There’s a Simpsons episode where Homer gets his arms caught in two vending machines. He was discontented about his lack of soda and candy situation, and took matters into his own hands… he literally did. Reaching up into the machines his arms got stuck.
That happens to us too. We don’t want to pay the price for something and our “unholy”, shall we call it, discontent gets us stuck. We miss the things in life we should be most committed to (in Homer’s case going to the ballet with Marge).
Now flip the discontent thing around. What would a “holy” discontent look like? Well, what WRECKS you?
I can’t watch some movies. Anytime women and children are depicted in distress it wrecks me. Why? I’m not really sure. Something I was raised with for sure from my dad. He was old school. You took care of women and kids. The strong protect the ones who might not be as strong. When “might makes right” I get angry. It’s the way I am.
What wrecks you? You’ll have to let it hurt you like it hurts me for it to bear any fruit though… Is there something in this world that you can’t stand anymore? Immoral business practices? Sex slavery? Racial injustice? Poverty? Kids growing up without dads?
Cancer? As I was writing this Rennie walked into my office. He was diagnosed with cancer recently. We’ve known him for years. Every week he cleans the church. We tried to get him to stop when he got sick but he won’t. Neither he nor his wife’s families are there for him right now. He just told me his church family is all he has. Now I’m trying to remember what I said about things hurting me. Yeah it hurts and I’m wiping my eyes now. It wrecks me.
I can’t fix a broken world. I can’t make everything right. There are things outside of my control that happen, but in my feeling helpless I won’t help less. Rennie’s in front of me so I’ll do for him what I wish I could do for everyone.

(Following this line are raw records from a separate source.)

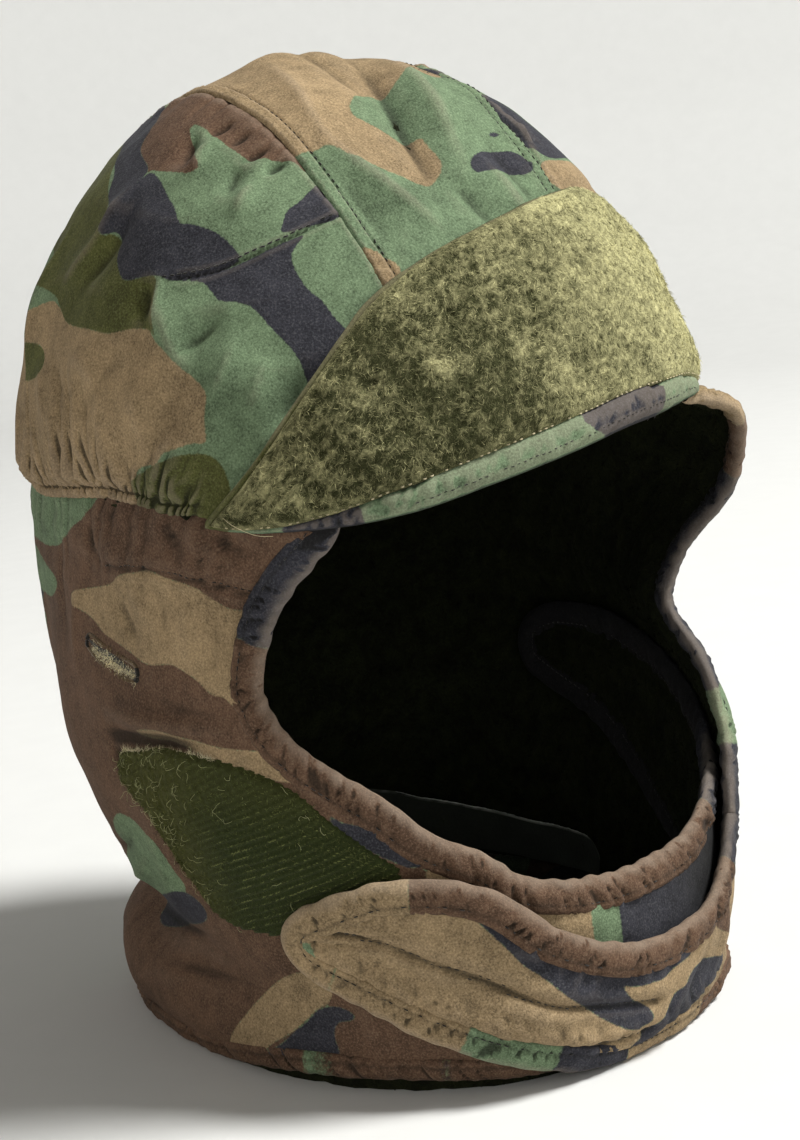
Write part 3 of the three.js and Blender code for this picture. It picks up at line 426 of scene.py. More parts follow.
WALL_RIGHT_CREASES = [
    (2.6, -1.1, [(-109, 24), (-95, 25), (-80, 28), (-69, 30), (-60, 31)]),
    (3.6, 1.0, [(-109, 31), (-95, 32), (-80, 34), (-68, 36)]),
    (3.2, -1.5, [(-96, 164), (-97, 157), (-92, 149)]),
    (3.4, 1.3, [(-90, 165), (-89, 158), (-86, 151)]),
    (2.6, -1.3, [(-72, 168), (-71, 163), (-68, 158)]),
    (3.0, 1.3, [(-68, 168), (-64, 161), (-57, 157)]),
    (3.0, -1.0, [(-62, 166), (-58, 160), (-52, 158)]),
    (2.6, -2.6, [(-96, 103), (-89, 103), (-81, 104.5), (-73, 106), (-64, 106)]),
    (3.2, 2.4, [(-97, 109), (-89, 109.5), (-80, 110), (-70, 110.5), (-60, 110)]),
    (3.0, -0.7, [(-56, 116), (-64, 115), (-74, 116), (-84, 120)]),
    (4.0, -1.4, [(-90, 146), (-87, 138), (-80, 129)]),
    (4.0, 1.0, [(-84, 150), (-81, 142), (-76, 133)]),
    (3.0, -0.9, [(-76, 150), (-74, 142), (-74, 132)]),
    (4.0, -0.9, [(-62, 144), (-63, 133), (-63, 122)]),
    (4.0, 0.9, [(-68, 148), (-69, 138), (-69, 124)]),
    (3.5, -2.4, [(-76, 46), (-85, 38), (-96, 34), (-110, 32), (-124, 33)]),
    (3.0, 1.4, [(-88, 70), (-94, 60), (-104, 50), (-116, 46)]),
    (3.4, -1.4, [(-92, 76), (-98, 64), (-110, 56), (-122, 52)]),
    (4.0, 1.2, [(-100, 150), (-106, 130), (-104, 112)]),
    (4.0, -1.2, [(-110, 160), (-114, 140), (-110, 120)]),
    (5.0, 1.4, [(-130, 160), (-134, 130), (-128, 96)]),
    (5.0, -1.6, [(-150, 160), (-152, 120), (-146, 80)]),
    (5.0, 1.5, [(-168, 156), (-166, 110), (-170, 60)]),
    (4.0, -1.6, [(-170, 36), (-156, 30), (-140, 34)]),
    (3.0, 1.0, [(-60, 60), (-40, 50), (-20, 34)]),
]
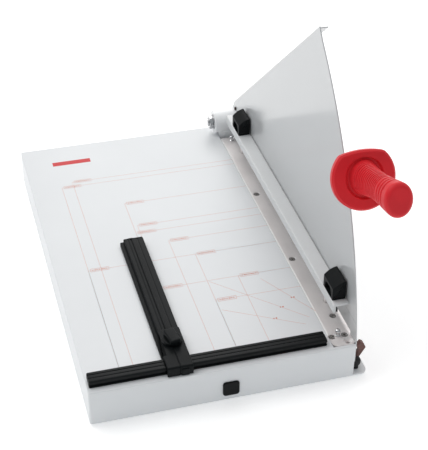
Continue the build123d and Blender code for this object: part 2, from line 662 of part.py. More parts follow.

When I was a child I used to hallucinate at night. For hours. Couple that with asthma attacks and you’ve got the mix for some good old fashioned pain. Night after night. Month after month. Year after year. I still don’t know why. All I know is that if, by my life or my death, I could facilitate God reaching down into the mess of another broken child, like He reached down to me, I’ll do it. I used to wish that He’d just take the pain away, but I’m 38 and know now that I’ll never be free of it. There’s too much at stake here to be thinking about myself and my comfort. I’ve had all I can take and I can’t take anymore! Something must be done and it starts with me. Now!
You’ll have to let go of the unholy discontent to take up the holy discontent. God might be whispering in your ear “Come over here, I really need to show you what this person is suffering”, but you can’t because you’re trapped inside vending machines…
Let go! It’s time to FEEL something again. In fact, you might be the one to stand between injustice and people. It’s going to hurt you, of course, but it might help… them sleep at night.